Information provided —

▶

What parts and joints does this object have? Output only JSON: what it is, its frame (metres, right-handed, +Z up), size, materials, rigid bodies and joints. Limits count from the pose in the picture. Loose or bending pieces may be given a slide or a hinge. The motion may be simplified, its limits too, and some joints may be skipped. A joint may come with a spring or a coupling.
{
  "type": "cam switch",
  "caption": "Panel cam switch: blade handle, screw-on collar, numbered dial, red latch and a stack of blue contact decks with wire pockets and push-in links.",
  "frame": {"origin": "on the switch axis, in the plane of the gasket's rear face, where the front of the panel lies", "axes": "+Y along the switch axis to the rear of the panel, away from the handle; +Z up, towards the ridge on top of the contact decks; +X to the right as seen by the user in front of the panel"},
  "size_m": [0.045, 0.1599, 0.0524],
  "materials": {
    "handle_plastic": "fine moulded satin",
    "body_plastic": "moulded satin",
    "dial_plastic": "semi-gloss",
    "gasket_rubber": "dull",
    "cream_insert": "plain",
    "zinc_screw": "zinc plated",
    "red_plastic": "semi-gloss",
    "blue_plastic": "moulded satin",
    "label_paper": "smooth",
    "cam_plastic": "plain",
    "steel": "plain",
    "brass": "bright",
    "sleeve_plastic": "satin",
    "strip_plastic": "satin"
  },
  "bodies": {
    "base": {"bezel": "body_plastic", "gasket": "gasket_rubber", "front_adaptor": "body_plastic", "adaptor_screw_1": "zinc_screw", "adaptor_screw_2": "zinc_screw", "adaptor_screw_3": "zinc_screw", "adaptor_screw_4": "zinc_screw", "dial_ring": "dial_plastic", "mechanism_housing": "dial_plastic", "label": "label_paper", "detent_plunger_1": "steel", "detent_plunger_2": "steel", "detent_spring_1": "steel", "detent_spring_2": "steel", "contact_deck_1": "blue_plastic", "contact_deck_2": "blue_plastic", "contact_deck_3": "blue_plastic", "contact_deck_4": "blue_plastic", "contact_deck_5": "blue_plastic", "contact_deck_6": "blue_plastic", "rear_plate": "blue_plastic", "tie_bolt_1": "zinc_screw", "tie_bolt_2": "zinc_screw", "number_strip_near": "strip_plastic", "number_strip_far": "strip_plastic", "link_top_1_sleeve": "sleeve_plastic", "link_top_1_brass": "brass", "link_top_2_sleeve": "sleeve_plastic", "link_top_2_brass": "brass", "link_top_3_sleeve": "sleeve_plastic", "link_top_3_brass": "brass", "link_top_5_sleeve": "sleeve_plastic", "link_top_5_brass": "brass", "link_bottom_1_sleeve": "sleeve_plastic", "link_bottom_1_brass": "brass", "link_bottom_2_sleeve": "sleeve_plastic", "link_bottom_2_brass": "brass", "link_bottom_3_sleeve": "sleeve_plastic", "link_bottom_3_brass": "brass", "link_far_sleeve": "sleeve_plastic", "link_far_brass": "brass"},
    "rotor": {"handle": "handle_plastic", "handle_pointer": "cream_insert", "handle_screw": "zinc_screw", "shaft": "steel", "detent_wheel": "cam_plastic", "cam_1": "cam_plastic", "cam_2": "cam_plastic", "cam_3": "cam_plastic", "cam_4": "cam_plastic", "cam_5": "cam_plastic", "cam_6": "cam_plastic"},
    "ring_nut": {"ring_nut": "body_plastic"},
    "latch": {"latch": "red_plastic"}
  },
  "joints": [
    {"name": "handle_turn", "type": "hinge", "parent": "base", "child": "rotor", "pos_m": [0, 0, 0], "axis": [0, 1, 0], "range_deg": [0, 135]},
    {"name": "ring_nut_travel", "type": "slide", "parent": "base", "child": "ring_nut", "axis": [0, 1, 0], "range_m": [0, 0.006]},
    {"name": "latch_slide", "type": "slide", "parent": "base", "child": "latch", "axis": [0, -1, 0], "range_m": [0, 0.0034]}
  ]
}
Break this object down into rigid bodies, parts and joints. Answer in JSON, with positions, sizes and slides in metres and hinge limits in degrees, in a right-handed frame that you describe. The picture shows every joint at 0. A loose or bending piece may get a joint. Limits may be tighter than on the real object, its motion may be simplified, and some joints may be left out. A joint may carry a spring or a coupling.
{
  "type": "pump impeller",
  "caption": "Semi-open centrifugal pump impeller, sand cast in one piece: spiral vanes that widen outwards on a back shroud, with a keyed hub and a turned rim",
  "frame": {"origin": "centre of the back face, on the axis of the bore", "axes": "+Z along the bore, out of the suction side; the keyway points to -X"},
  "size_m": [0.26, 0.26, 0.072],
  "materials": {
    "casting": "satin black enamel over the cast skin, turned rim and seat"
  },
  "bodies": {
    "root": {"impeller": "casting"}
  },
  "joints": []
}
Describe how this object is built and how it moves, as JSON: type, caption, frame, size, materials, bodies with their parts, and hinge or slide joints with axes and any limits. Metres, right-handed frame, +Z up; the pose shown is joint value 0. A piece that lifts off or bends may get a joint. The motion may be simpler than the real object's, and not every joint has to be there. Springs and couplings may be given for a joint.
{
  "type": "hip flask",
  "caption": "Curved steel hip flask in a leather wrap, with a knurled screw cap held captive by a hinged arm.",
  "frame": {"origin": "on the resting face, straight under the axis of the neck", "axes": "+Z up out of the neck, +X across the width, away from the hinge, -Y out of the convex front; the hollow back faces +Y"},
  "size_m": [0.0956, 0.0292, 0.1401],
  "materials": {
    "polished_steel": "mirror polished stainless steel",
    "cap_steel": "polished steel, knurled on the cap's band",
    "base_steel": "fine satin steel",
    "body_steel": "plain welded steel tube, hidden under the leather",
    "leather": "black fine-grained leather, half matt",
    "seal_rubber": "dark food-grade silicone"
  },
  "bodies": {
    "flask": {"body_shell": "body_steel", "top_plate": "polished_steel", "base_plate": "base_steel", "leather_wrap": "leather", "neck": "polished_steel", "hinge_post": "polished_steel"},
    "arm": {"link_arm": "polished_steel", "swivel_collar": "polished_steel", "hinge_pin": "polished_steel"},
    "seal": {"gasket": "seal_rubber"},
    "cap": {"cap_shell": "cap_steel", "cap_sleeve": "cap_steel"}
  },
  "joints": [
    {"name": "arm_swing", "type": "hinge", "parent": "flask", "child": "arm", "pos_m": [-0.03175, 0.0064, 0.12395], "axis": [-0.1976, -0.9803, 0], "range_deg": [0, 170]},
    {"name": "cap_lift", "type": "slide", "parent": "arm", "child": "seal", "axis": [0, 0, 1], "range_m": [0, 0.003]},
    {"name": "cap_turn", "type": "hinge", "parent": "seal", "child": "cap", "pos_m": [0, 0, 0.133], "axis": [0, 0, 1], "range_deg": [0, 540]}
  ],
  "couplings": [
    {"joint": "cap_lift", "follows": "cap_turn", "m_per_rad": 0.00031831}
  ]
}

◀

Exercise goal — Extract every record. Keep wording exact.

The output —
What parts and joints does this object have? Output only JSON: what it is, its frame (metres, right-handed, +Z up), size, materials, rigid bodies and joints. Limits count from the pose in the picture. Loose or bending pieces may be given a slide or a hinge. The motion may be simplified, its limits too, and some joints may be skipped. A joint may come with a spring or a coupling.
{
  "type": "cam switch",
  "caption": "Panel cam switch: blade handle, screw-on collar, numbered dial, red latch and a stack of blue contact decks with wire pockets and push-in links.",
  "frame": {"origin": "on the switch axis, in the plane of the gasket's rear face, where the front of the panel lies", "axes": "+Y along the switch axis to the rear of the panel, away from the handle; +Z up, towards the ridge on top of the contact decks; +X to the right as seen by the user in front of the panel"},
  "size_m": [0.045, 0.1599, 0.0524],
  "materials": {
    "handle_plastic": "fine moulded satin",
    "body_plastic": "moulded satin",
    "dial_plastic": "semi-gloss",
    "gasket_rubber": "dull",
    "cream_insert": "plain",
    "zinc_screw": "zinc plated",
    "red_plastic": "semi-gloss",
    "blue_plastic": "moulded satin",
    "label_paper": "smooth",
    "cam_plastic": "plain",
    "steel": "plain",
    "brass": "bright",
    "sleeve_plastic": "satin",
    "strip_plastic": "satin"
  },
  "bodies": {
    "base": {"bezel": "body_plastic", "gasket": "gasket_rubber", "front_adaptor": "body_plastic", "adaptor_screw_1": "zinc_screw", "adaptor_screw_2": "zinc_screw", "adaptor_screw_3": "zinc_screw", "adaptor_screw_4": "zinc_screw", "dial_ring": "dial_plastic", "mechanism_housing": "dial_plastic", "label": "label_paper", "detent_plunger_1": "steel", "detent_plunger_2": "steel", "detent_spring_1": "steel", "detent_spring_2": "steel", "contact_deck_1": "blue_plastic", "contact_deck_2": "blue_plastic", "contact_deck_3": "blue_plastic", "contact_deck_4": "blue_plastic", "contact_deck_5": "blue_plastic", "contact_deck_6": "blue_plastic", "rear_plate": "blue_plastic", "tie_bolt_1": "zinc_screw", "tie_bolt_2": "zinc_screw", "number_strip_near": "strip_plastic", "number_strip_far": "strip_plastic", "link_top_1_sleeve": "sleeve_plastic", "link_top_1_brass": "brass", "link_top_2_sleeve": "sleeve_plastic", "link_top_2_brass": "brass", "link_top_3_sleeve": "sleeve_plastic", "link_top_3_brass": "brass", "link_top_5_sleeve": "sleeve_plastic", "link_top_5_brass": "brass", "link_bottom_1_sleeve": "sleeve_plastic", "link_bottom_1_brass": "brass", "link_bottom_2_sleeve": "sleeve_plastic", "link_bottom_2_brass": "brass", "link_bottom_3_sleeve": "sleeve_plastic", "link_bottom_3_brass": "brass", "link_far_sleeve": "sleeve_plastic", "link_far_brass": "brass"},
    "rotor": {"handle": "handle_plastic", "handle_pointer": "cream_insert", "handle_screw": "zinc_screw", "shaft": "steel", "detent_wheel": "cam_plastic", "cam_1": "cam_plastic", "cam_2": "cam_plastic", "cam_3": "cam_plastic", "cam_4": "cam_plastic", "cam_5": "cam_plastic", "cam_6": "cam_plastic"},
    "ring_nut": {"ring_nut": "body_plastic"},
    "latch": {"latch": "red_plastic"}
  },
  "joints": [
    {"name": "handle_turn", "type": "hinge", "parent": "base", "child": "rotor", "pos_m": [0, 0, 0], "axis": [0, 1, 0], "range_deg": [0, 135]},
    {"name": "ring_nut_travel", "type": "slide", "parent": "base", "child": "ring_nut", "axis": [0, 1, 0], "range_m": [0, 0.006]},
    {"name": "latch_slide", "type": "slide", "parent": "base", "child": "latch", "axis": [0, -1, 0], "range_m": [0, 0.0034]}
  ]
}
Break this object down into rigid bodies, parts and joints. Answer in JSON, with positions, sizes and slides in metres and hinge limits in degrees, in a right-handed frame that you describe. The picture shows every joint at 0. A loose or bending piece may get a joint. Limits may be tighter than on the real object, its motion may be simplified, and some joints may be left out. A joint may carry a spring or a coupling.
{
  "type": "pump impeller",
  "caption": "Semi-open centrifugal pump impeller, sand cast in one piece: spiral vanes that widen outwards on a back shroud, with a keyed hub and a turned rim",
  "frame": {"origin": "centre of the back face, on the axis of the bore", "axes": "+Z along the bore, out of the suction side; the keyway points to -X"},
  "size_m": [0.26, 0.26, 0.072],
  "materials": {
    "casting": "satin black enamel over the cast skin, turned rim and seat"
  },
  "bodies": {
    "root": {"impeller": "casting"}
  },
  "joints": []
}
Describe how this object is built and how it moves, as JSON: type, caption, frame, size, materials, bodies with their parts, and hinge or slide joints with axes and any limits. Metres, right-handed frame, +Z up; the pose shown is joint value 0. A piece that lifts off or bends may get a joint. The motion may be simpler than the real object's, and not every joint has to be there. Springs and couplings may be given for a joint.
{
  "type": "hip flask",
  "caption": "Curved steel hip flask in a leather wrap, with a knurled screw cap held captive by a hinged arm.",
  "frame": {"origin": "on the resting face, straight under the axis of the neck", "axes": "+Z up out of the neck, +X across the width, away from the hinge, -Y out of the convex front; the hollow back faces +Y"},
  "size_m": [0.0956, 0.0292, 0.1401],
  "materials": {
    "polished_steel": "mirror polished stainless steel",
    "cap_steel": "polished steel, knurled on the cap's band",
    "base_steel": "fine satin steel",
    "body_steel": "plain welded steel tube, hidden under the leather",
    "leather": "black fine-grained leather, half matt",
    "seal_rubber": "dark food-grade silicone"
  },
  "bodies": {
    "flask": {"body_shell": "body_steel", "top_plate": "polished_steel", "base_plate": "base_steel", "leather_wrap": "leather", "neck": "polished_steel", "hinge_post": "polished_steel"},
    "arm": {"link_arm": "polished_steel", "swivel_collar": "polished_steel", "hinge_pin": "polished_steel"},
    "seal": {"gasket": "seal_rubber"},
    "cap": {"cap_shell": "cap_steel", "cap_sleeve": "cap_steel"}
  },
  "joints": [
    {"name": "arm_swing", "type": "hinge", "parent": "flask", "child": "arm", "pos_m": [-0.03175, 0.0064, 0.12395], "axis": [-0.1976, -0.9803, 0], "range_deg": [0, 170]},
    {"name": "cap_lift", "type": "slide", "parent": "arm", "child": "seal", "axis": [0, 0, 1], "range_m": [0, 0.003]},
    {"name": "cap_turn", "type": "hinge", "parent": "seal", "child": "cap", "pos_m": [0, 0, 0.133], "axis": [0, 0, 1], "range_deg": [0, 540]}
  ],
  "couplings": [
    {"joint": "cap_lift", "follows": "cap_turn", "m_per_rad": 0.00031831}
  ]
}